## TASK STATEMENT
Every line in the listing is to be echoed verbatim.

## COLLECTED DATA
╔══

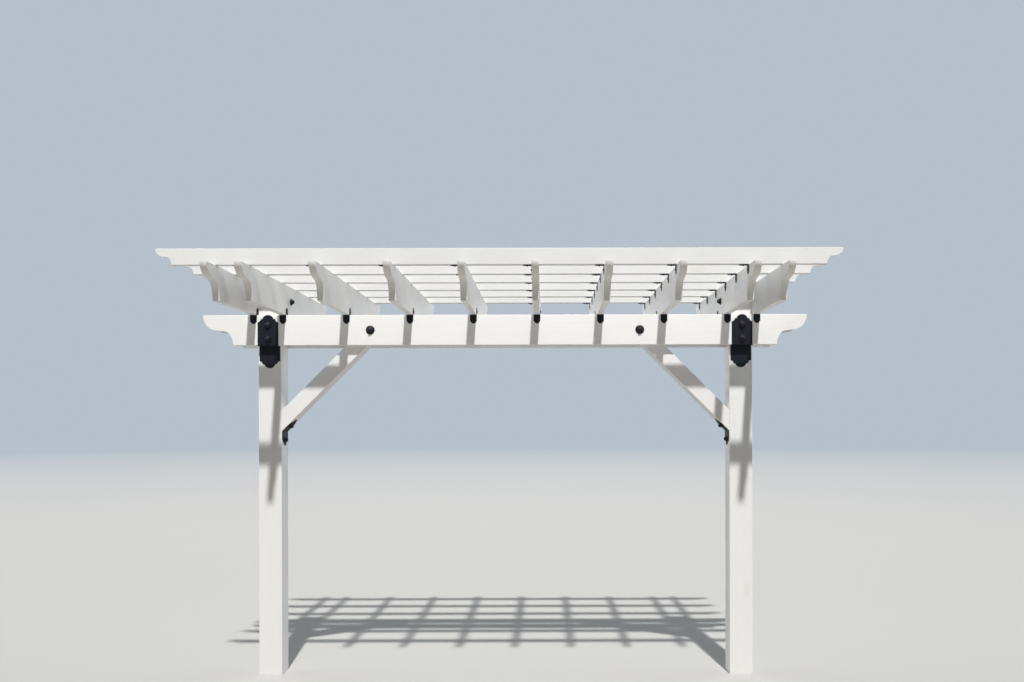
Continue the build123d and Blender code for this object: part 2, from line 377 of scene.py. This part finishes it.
def solids_of(name):
    """Boxes (low, high) of the separate solids in one frame node, from left to right. Corners at one place
    belong together, and so do the corners of one face."""
    mesh = nodes[name].data
    owner = {}

    def root(key):
        while owner[key] != key:
            owner[key] = owner[owner[key]]
            key = owner[key]
        return key

    keys = [tuple(round(value, 5) for value in vertex.co) for vertex in mesh.vertices]
    for key in keys:
        owner.setdefault(key, key)
    for polygon in mesh.polygons:
        first = root(keys[polygon.vertices[0]])
        for index in polygon.vertices[1:]:
            owner[root(keys[index])] = first
    groups = {}
    for key in owner:
        groups.setdefault(root(key), []).append(key)
    boxes = []
    for points in groups.values():
        low = Vector([min(point[axis] for point in points) for axis in range(3)])
        high = Vector([max(point[axis] for point in points) for axis in range(3)])
        boxes.append((low, high))
    return sorted(boxes, key=lambda box: (round(box[0].x, 3), round(box[0].y, 3), box[0].z))


def place_at(origin, along_x, up):
    """Matrix that puts Z on up and X on along_x at the origin."""
    z_axis = Vector(up).normalized()
    x_axis = Vector(along_x).normalized()
    y_axis = z_axis.cross(x_axis)
    turn = Matrix((x_axis, y_axis, z_axis)).transposed().to_4x4()
    return Matrix.Translation(origin) @ turn


def arc(centre, radius, start, end, steps):
    """Points on a circle from start to end, in degrees."""
    points = []
    for step in range(steps + 1):
        angle = math.radians(start + (end - start) * step / steps)
        points.append((centre[0] + radius * math.cos(angle), centre[1] + radius * math.sin(angle)))
    return points


def crown(radius, base, rise, first, last, steps):
    """Points of a rounded crown: step 0 is its rim, and step number steps its crest."""
    points = []
    for step in range(first, last + 1):
        angle = math.radians(90 * step / steps)
        points.append((radius * math.cos(angle), base + rise * math.sin(angle)))
    return points


def ring(part, corners, radius, height, first_angle=0.0):
    """Corners on a circle about Z, the first at first_angle in degrees."""
    vertices = []
    for corner in range(corners):
        angle = math.radians(first_angle) + 2 * math.pi * corner / corners
        vertices.append(part.verts.new((radius * math.cos(angle), radius * math.sin(angle), height)))
    return vertices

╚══

## ANSWER BELOW
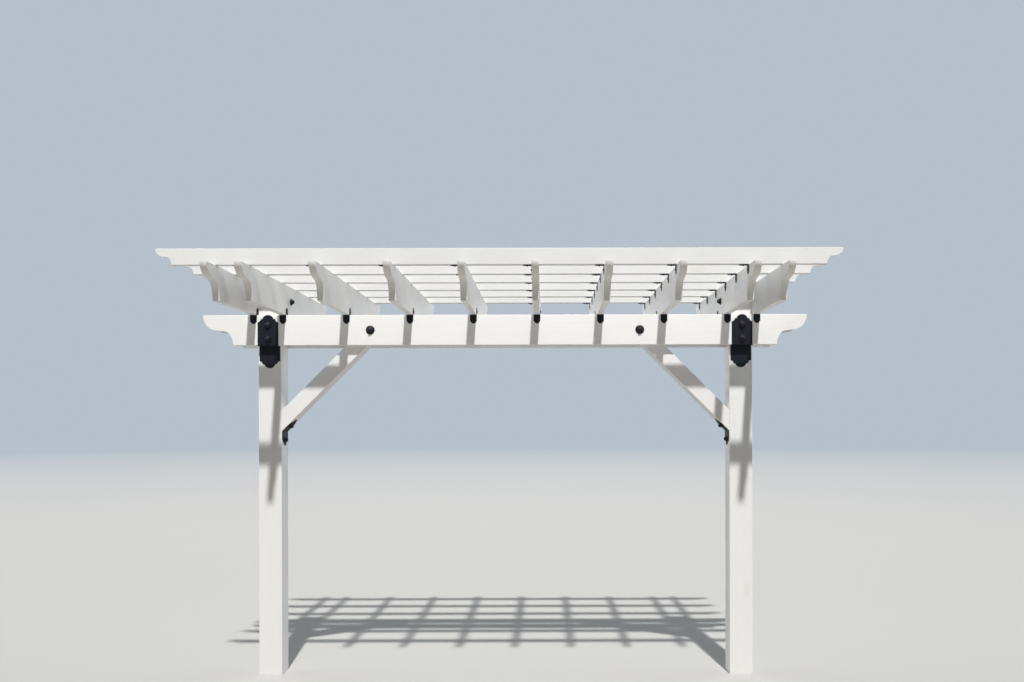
Continue the build123d and Blender code for this object: part 2, from line 377 of scene.py. This part finishes it.
def solids_of(name):
    """Boxes (low, high) of the separate solids in one frame node, from left to right. Corners at one place
    belong together, and so do the corners of one face."""
    mesh = nodes[name].data
    owner = {}

    def root(key):
        while owner[key] != key:
            owner[key] = owner[owner[key]]
            key = owner[key]
        return key

    keys = [tuple(round(value, 5) for value in vertex.co) for vertex in mesh.vertices]
    for key in keys:
        owner.setdefault(key, key)
    for polygon in mesh.polygons:
        first = root(keys[polygon.vertices[0]])
        for index in polygon.vertices[1:]:
            owner[root(keys[index])] = first
    groups = {}
    for key in owner:
        groups.setdefault(root(key), []).append(key)
    boxes = []
    for points in groups.values():
        low = Vector([min(point[axis] for point in points) for axis in range(3)])
        high = Vector([max(point[axis] for point in points) for axis in range(3)])
        boxes.append((low, high))
    return sorted(boxes, key=lambda box: (round(box[0].x, 3), round(box[0].y, 3), box[0].z))


def place_at(origin, along_x, up):
    """Matrix that puts Z on up and X on along_x at the origin."""
    z_axis = Vector(up).normalized()
    x_axis = Vector(along_x).normalized()
    y_axis = z_axis.cross(x_axis)
    turn = Matrix((x_axis, y_axis, z_axis)).transposed().to_4x4()
    return Matrix.Translation(origin) @ turn


def arc(centre, radius, start, end, steps):
    """Points on a circle from start to end, in degrees."""
    points = []
    for step in range(steps + 1):
        angle = math.radians(start + (end - start) * step / steps)
        points.append((centre[0] + radius * math.cos(angle), centre[1] + radius * math.sin(angle)))
    return points


def crown(radius, base, rise, first, last, steps):
    """Points of a rounded crown: step 0 is its rim, and step number steps its crest."""
    points = []
    for step in range(first, last + 1):
        angle = math.radians(90 * step / steps)
        points.append((radius * math.cos(angle), base + rise * math.sin(angle)))
    return points


def ring(part, corners, radius, height, first_angle=0.0):
    """Corners on a circle about Z, the first at first_angle in degrees."""
    vertices = []
    for corner in range(corners):
        angle = math.radians(first_angle) + 2 * math.pi * corner / corners
        vertices.append(part.verts.new((radius * math.cos(angle), radius * math.sin(angle), height)))
    return vertices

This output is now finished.